2. Success Academy Charter Schools (New York City). Success Academy operates 49 schools across four boroughs, serving mostly Black and Hispanic students from low-income families. Their students rank among the highest-performing in math out of 700+ districts in New York State. Stanford CREDO found Success Academy students gained the equivalent of 136 extra days of learning in math. According to Success Academy, for nine straight years, 100% of their graduates were accepted to four-year colleges (NYSED, 2023; CREDO).

3. Harlem Children’s Zone (New York City). Geoffrey Canada built a cradle-to-career pipeline across 100+ blocks in Central Harlem. The Zone includes Baby College parenting workshops, Promise Academy charter schools, health programs, and a College Success Office. Nearly 100% of Promise Academy seniors are accepted to college. More than 1,800 scholars have graduated college. Dobbie and Fryer found the program closed the Black-white achievement gap in math entirely within the Harlem Children’s Zone context (American Economic Journal, 2011).

4. Escuela Nueva (Colombia). This student-centered model serves 20,000 rural schools across Colombia. Students use self-guided learning materials and peer collaboration in multigrade classrooms. Escuela Nueva helped rural Colombian students outperform urban peers on national assessments. Students scored 0.14 to 0.30 standard deviations higher on achievement tests (World Bank; Brookings, 2016).

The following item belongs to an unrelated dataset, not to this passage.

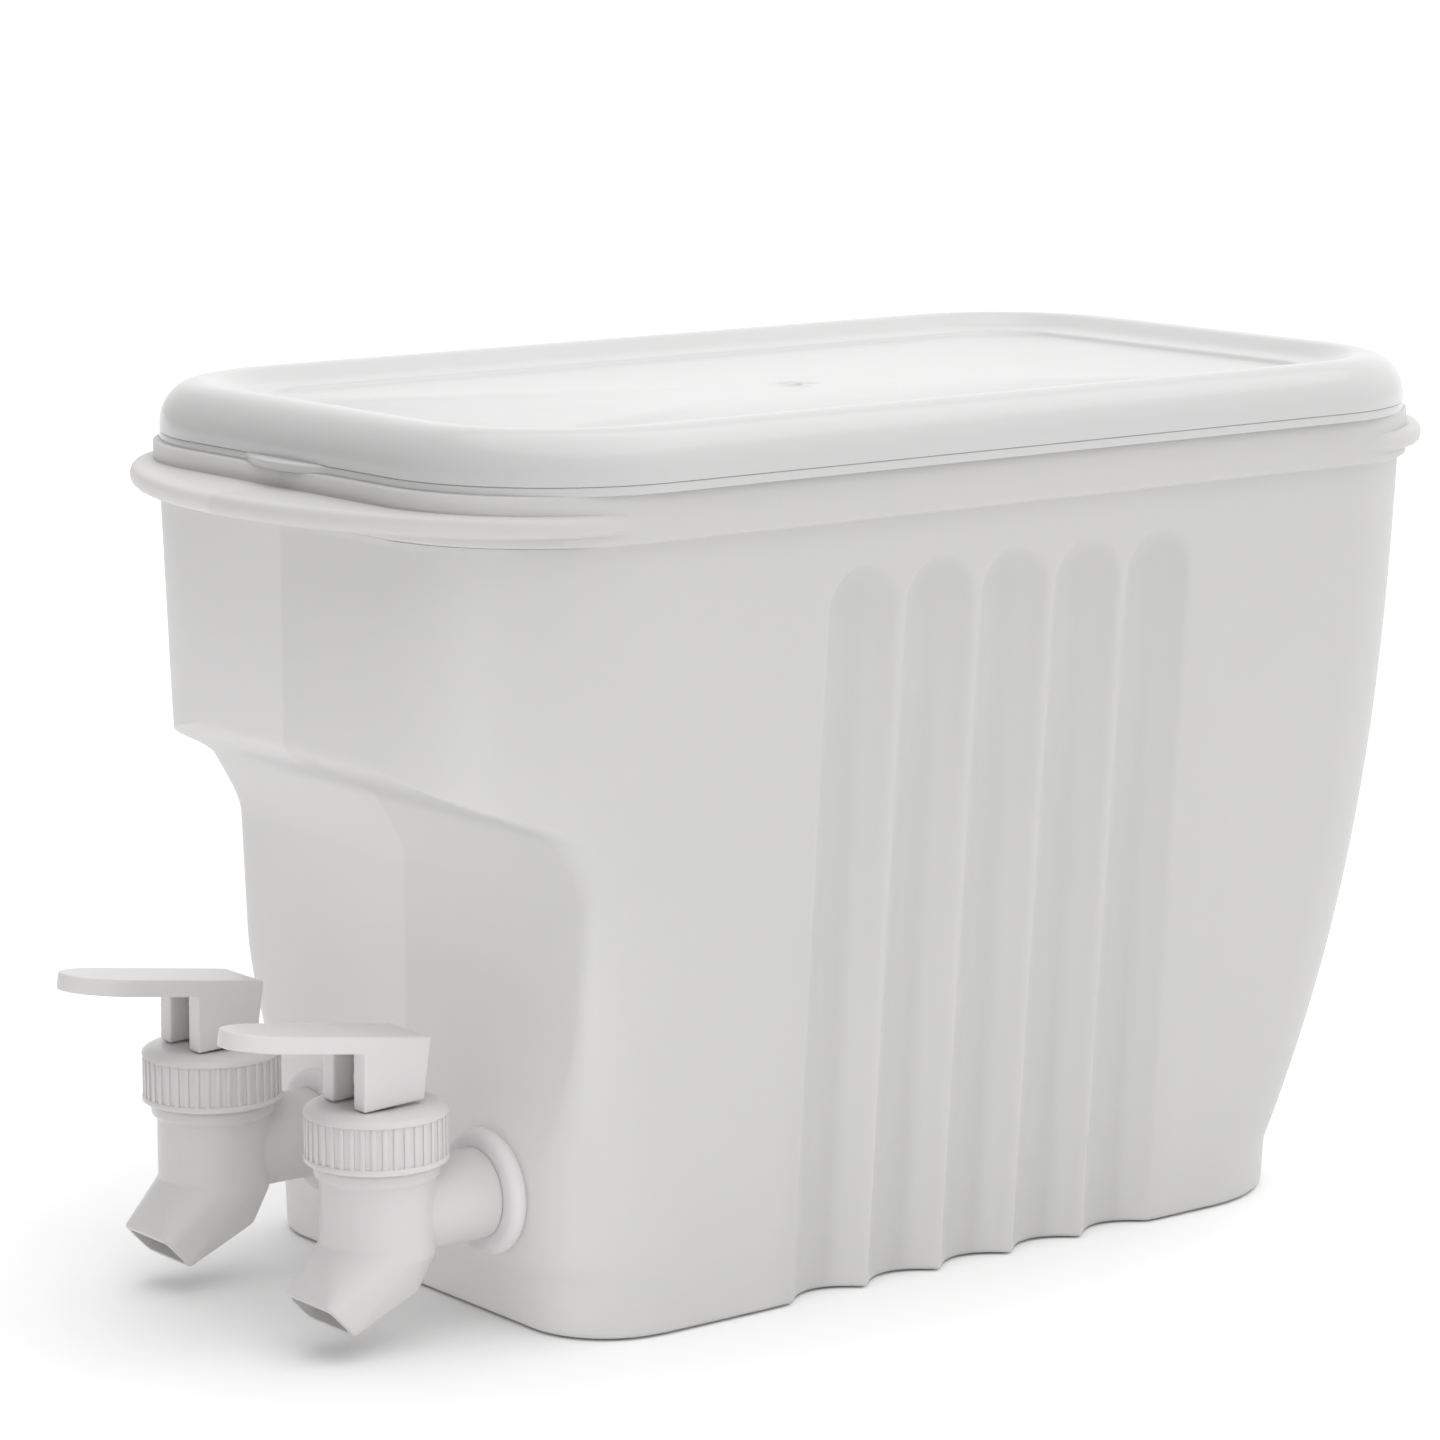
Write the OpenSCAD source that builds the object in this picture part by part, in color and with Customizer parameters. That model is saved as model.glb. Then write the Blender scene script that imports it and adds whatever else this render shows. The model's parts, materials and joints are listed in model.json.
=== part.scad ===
// Drink tank with a lift-off lid and two press-lever taps, in millimetres.
// +Z is up, the taps face -Y, the long sides face +X and -X.
// The origin is the centre of the tank's base face.

/* [Tank] */
// Width of the tank at its base
base_width = 141; // [120:1:170]
// Width of the tank just below the rim
body_width = 167; // [140:1:190]
// Distance from the origin to the foot at the tap end
foot_front = 117.5; // [100:0.5:130]
// Distance from the origin to the foot at the plain end
foot_back = 119; // [100:0.5:130]
// How much the plain end leans out between foot and rim
back_lean = 31; // [0:0.5:40]
// How far the upper body stands out over the tap recess
overhang = 32.5; // [10:0.1:40]
// Corner radius of the upper body at the tap end
top_r = 43; // [30:1:50]
// Radius of the recess's upright edges
edge_r = 9; // [4:0.5:20]
// Height of the underside of the rim band
rim_z = 187.7; // [160:0.1:220]
// Wall thickness
wall = 2; // [1.4:0.1:3]
// Floor thickness
floor_t = 3; // [2:0.1:5]
// Distance between neighbouring flutes
flute_pitch = 23; // [16:0.5:30]
// Depth of a flute at the base
flute_depth = 6; // [2:0.1:8]
// Height of the flutes' arched tops
flute_top = 177; // [120:1:182]

/* [Lid] */
// Lid length from front to back
lid_length = 300; // [250:1:340]
// Lid width
lid_width = 174; // [150:1:200]
// Corner radius of the lid
lid_radius = 45; // [30:1:60]
// Height of the lid's lower edge
lid_z = 199; // [170:0.1:230]

/* [Taps] */
// Half the distance between the two taps
tap_x = 35; // [30:0.5:45]
// How far each tap's upright axis stands in front of the origin
tap_y = 151; // [140:0.5:165]
// Height of the tap's inlet axis
tap_z = 31; // [28:0.5:40]
// Radius of the tap's barrel
barrel_r = 13.3; // [12:0.1:16]
// Radius of the cap nut over its ribs
cap_r = 16.8; // [15:0.1:19]
// Height of the lever's pivot
pivot_z = 62.5; // [60:0.1:70]
// Nose-up angle of the lever at rest
lever_rest = 8.5; // [4:0.1:12]
// Reach of the lever in front of its pivot
lever_reach = 42.9; // [30:0.1:55]
// Width of the lever
lever_width = 17.2; // [12:0.1:22]

/* [Hidden] */
wall_y = -(foot_front + 1.1);
lid_l = lid_length / 2;
lid_b = lid_width / 2;
neck_in = 3.4;
neck_t = 2.2;
neck_top = 204.5;
plug_in = neck_in + neck_t + 0.4;
cap_z0 = 43.9;
cap_z1 = 57.4;
chamber_z = 25.5;

// ---- shape of the tank -------------------------------------------------

function ease(a, b, z) = let (t = min(1, max(0, (z - a) / (b - a)))) t * t * (3 - 2 * t);
function half_w(z) = base_width / 2 + (body_width - base_width) / 2 * min(1, z / rim_z);
function front_y(z) = -(foot_front + 1.1 * ease(13, 15, z)
    + overhang * (0.34 * ease(103, 130, z) + 0.66 * ease(119, 135, z)));
function bow(z) = 2 * ease(118, 133, z);
function back_y(z) = foot_back + back_lean * (1 - pow(1 - min(1, max(0, (z - 12) / 172)), 2.6));
function back_r(z) = 37 + z / 185;
function flute_hw(z) = flute_pitch / 2 * (0.895 + 0.09 * (1 - z / flute_top));
function flute_d(u, z) = let (arch = max(0, z - flute_top + 10.6) / 10.6)
    flute_depth * (0.7 + 0.3 * (1 - z / flute_top)) * max(0, 1 - u * u - arch * arch);

// One level of the tank's outline, o millimetres inside its surface.
function fluted_side(b, z) = [for (k = [-2:2], u = [-1, -0.5, 0, 0.5, 1])
    [b - flute_d(u, z), k * flute_pitch + flute_hw(z) * u]];
function corner(cx, cy, r, a0) = [for (a = [a0:15:a0 + 90]) [cx + r * cos(a), cy + r * sin(a)]];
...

5. Bridge International Academies (Kenya, Nigeria, Uganda, India). Bridge runs low-cost private schools for families earning less than $2 per day. Teachers deliver standardized lessons through tablets, ensuring consistent quality across hundreds of schools. Nobel laureate Michael Kremer found Bridge students gained 0.53 standard deviations of additional learning over a school career. Pre-primary pupils gained 0.53 standard deviations, and Grade 1 pupils were more likely to read at grade level (J-PAL, 2022). Tuition runs about $72 per year.

The Bottom Line

The numbers tell a story that no political narrative can override.

School choice works for Black families. The data is not ambiguous. The polling is not ambiguous. The only thing that is ambiguous is why a community with a 73% consensus continues to accept representation from organizations that oppose what it overwhelmingly wants. The answer is organizational capture — and the cure is to build power outside the captured institutions.

Every year spent debating whether Black parents deserve the same choices wealthy families already exercise is another year of children paying the price for an alliance that serves adults, not students.